■ **Set problem**
Return every entry exactly.

■ **Exercise data**

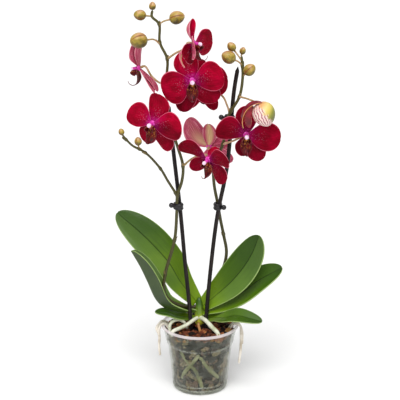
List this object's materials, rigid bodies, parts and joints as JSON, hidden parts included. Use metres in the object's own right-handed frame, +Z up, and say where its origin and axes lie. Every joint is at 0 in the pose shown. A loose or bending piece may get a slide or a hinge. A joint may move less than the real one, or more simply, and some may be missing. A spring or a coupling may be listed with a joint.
{
  "type": "potted orchid",
  "caption": "Moth orchid with tall arching spikes of crimson blooms and closed buds, strap leaves and air roots, in a clear round grower's pot of bark with stakes and clips.",
  "frame": {"origin": "middle of the flat underside of the pot", "axes": "+Z up the plant from the pot's base, which is the longest side; the flowers face -Y, +X is to the right seen from the front"},
  "size_m": [0.2578, 0.1453, 0.6069],
  "materials": {
    "pot": "clear polypropylene, slightly hazy",
    "bark": "rough fir bark chips",
    "crown": "smooth living stem, yellow-green",
    "root": "living root, pale grey-green skin",
    "air_root": "dry air root, papery cream skin",
    "wall_root": "damp living root, olive green",
    "stake": "coated flower stake, satin near-black",
    "clip": "moulded plastic, satin black",
    "leaf": "waxy leaf, satin green with a pale edge",
    "stem": "living flower stem, olive brown",
    "bud": "closed bud, satin yellow-green with a peach flush",
    "opening_bud": "opening bud, peach with burgundy veins",
    "petal": "soft petal, deep crimson with a magenta middle",
    "lip": "waxy lip, dark maroon with a pale pink column"
  },
  "bodies": {
    "root": {"pot": "pot", "bark": "bark", "crown": "crown", "root_left": "root", "root_arch": "root", "root_right": "root", "root_down": "root", "air_root_left": "air_root", "air_root_right": "air_root", "wall_root_left": "wall_root", "wall_root_right": "wall_root", "stake_left": "stake", "stake_right": "stake", "clip_left": "clip", "clip_right_low": "clip", "clip_right_high": "clip", "leaf_left_big": "leaf", "leaf_left_folded": "leaf", "leaf_left_low": "leaf", "leaf_right_big": "leaf", "leaf_right_long": "leaf", "leaf_right_low": "leaf", "spike_left": "stem", "spike_right": "stem", "bud_left_tip": "bud", "bud_left_far": "bud", "bud_left_near": "bud", "bud_left_big": "bud", "bud_branch_tip": "bud", "bud_branch_low": "bud", "bud_right_tip": "bud", "bud_right_high": "bud", "bud_right_near": "bud", "bud_right_low": "bud", "opening_bud": "opening_bud", "opening_bud_heart": "petal", "bloom_top_petals": "petal", "bloom_high_petals": "petal", "bloom_left_petals": "petal", "bloom_low_petals": "petal", "bloom_right_petals": "petal", "bloom_back_petals": "petal", "bloom_behind_petals": "petal", "bloom_side_petals": "petal", "bloom_top_lip": "lip", "bloom_high_lip": "lip", "bloom_left_lip": "lip", "bloom_low_lip": "lip", "bloom_right_lip": "lip", "bloom_back_lip": "lip", "bloom_behind_lip": "lip", "bloom_side_lip": "lip"}
  },
  "joints": []
}
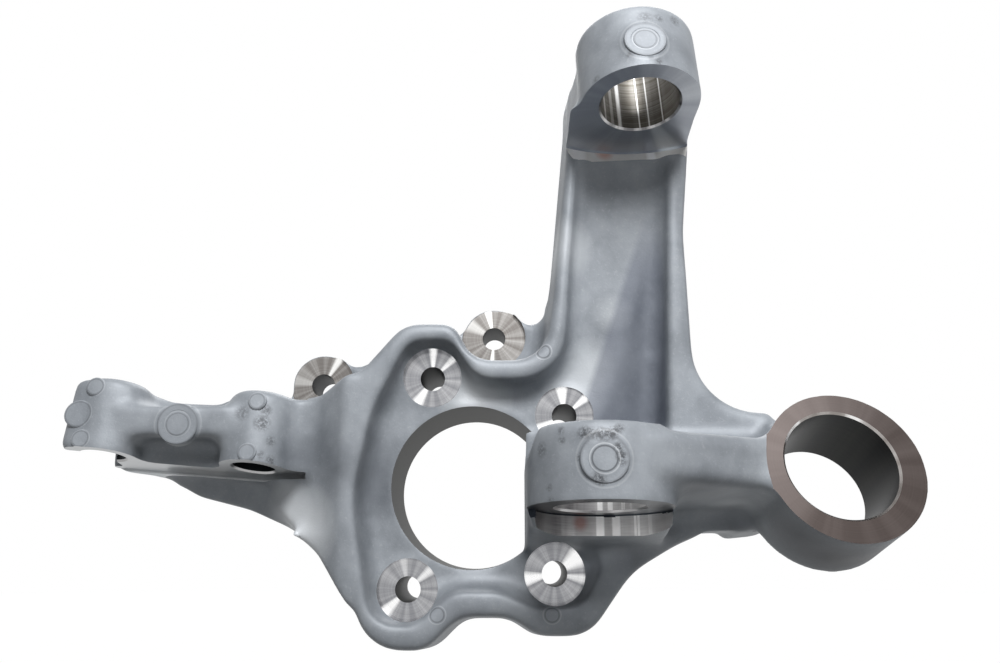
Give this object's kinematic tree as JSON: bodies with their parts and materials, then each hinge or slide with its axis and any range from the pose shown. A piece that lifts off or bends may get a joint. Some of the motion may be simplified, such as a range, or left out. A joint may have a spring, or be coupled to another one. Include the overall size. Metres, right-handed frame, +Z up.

■ **Solved problem**
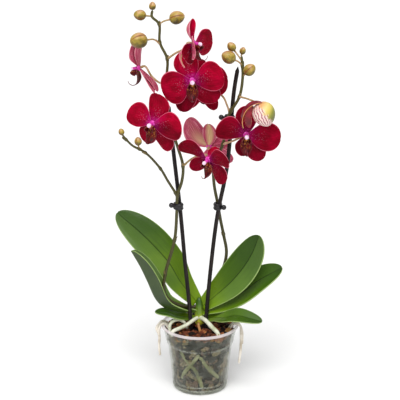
List this object's materials, rigid bodies, parts and joints as JSON, hidden parts included. Use metres in the object's own right-handed frame, +Z up, and say where its origin and axes lie. Every joint is at 0 in the pose shown. A loose or bending piece may get a slide or a hinge. A joint may move less than the real one, or more simply, and some may be missing. A spring or a coupling may be listed with a joint.
{
  "type": "potted orchid",
  "caption": "Moth orchid with tall arching spikes of crimson blooms and closed buds, strap leaves and air roots, in a clear round grower's pot of bark with stakes and clips.",
  "frame": {"origin": "middle of the flat underside of the pot", "axes": "+Z up the plant from the pot's base, which is the longest side; the flowers face -Y, +X is to the right seen from the front"},
  "size_m": [0.2578, 0.1453, 0.6069],
  "materials": {
    "pot": "clear polypropylene, slightly hazy",
    "bark": "rough fir bark chips",
    "crown": "smooth living stem, yellow-green",
    "root": "living root, pale grey-green skin",
    "air_root": "dry air root, papery cream skin",
    "wall_root": "damp living root, olive green",
    "stake": "coated flower stake, satin near-black",
    "clip": "moulded plastic, satin black",
    "leaf": "waxy leaf, satin green with a pale edge",
    "stem": "living flower stem, olive brown",
    "bud": "closed bud, satin yellow-green with a peach flush",
    "opening_bud": "opening bud, peach with burgundy veins",
    "petal": "soft petal, deep crimson with a magenta middle",
    "lip": "waxy lip, dark maroon with a pale pink column"
  },
  "bodies": {
    "root": {"pot": "pot", "bark": "bark", "crown": "crown", "root_left": "root", "root_arch": "root", "root_right": "root", "root_down": "root", "air_root_left": "air_root", "air_root_right": "air_root", "wall_root_left": "wall_root", "wall_root_right": "wall_root", "stake_left": "stake", "stake_right": "stake", "clip_left": "clip", "clip_right_low": "clip", "clip_right_high": "clip", "leaf_left_big": "leaf", "leaf_left_folded": "leaf", "leaf_left_low": "leaf", "leaf_right_big": "leaf", "leaf_right_long": "leaf", "leaf_right_low": "leaf", "spike_left": "stem", "spike_right": "stem", "bud_left_tip": "bud", "bud_left_far": "bud", "bud_left_near": "bud", "bud_left_big": "bud", "bud_branch_tip": "bud", "bud_branch_low": "bud", "bud_right_tip": "bud", "bud_right_high": "bud", "bud_right_near": "bud", "bud_right_low": "bud", "opening_bud": "opening_bud", "opening_bud_heart": "petal", "bloom_top_petals": "petal", "bloom_high_petals": "petal", "bloom_left_petals": "petal", "bloom_low_petals": "petal", "bloom_right_petals": "petal", "bloom_back_petals": "petal", "bloom_behind_petals": "petal", "bloom_side_petals": "petal", "bloom_top_lip": "lip", "bloom_high_lip": "lip", "bloom_left_lip": "lip", "bloom_low_lip": "lip", "bloom_right_lip": "lip", "bloom_back_lip": "lip", "bloom_behind_lip": "lip", "bloom_side_lip": "lip"}
  },
  "joints": []
}
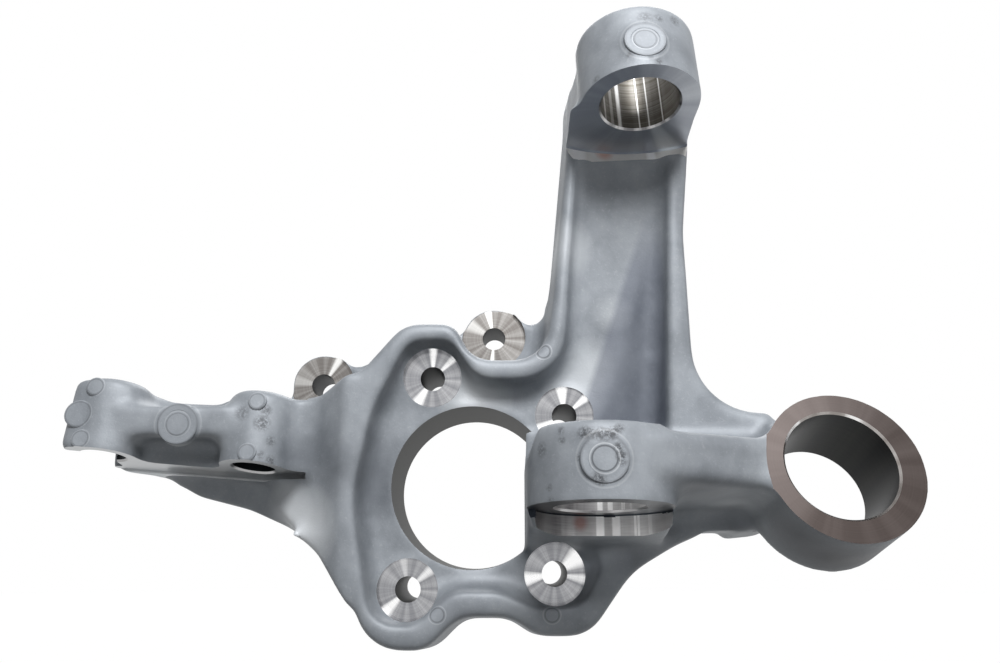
Give this object's kinematic tree as JSON: bodies with their parts and materials, then each hinge or slide with its axis and any range from the pose shown. A piece that lifts off or bends may get a joint. Some of the motion may be simplified, such as a range, or left out. A joint may have a spring, or be coupled to another one. Include the overall size. Metres, right-handed frame, +Z up.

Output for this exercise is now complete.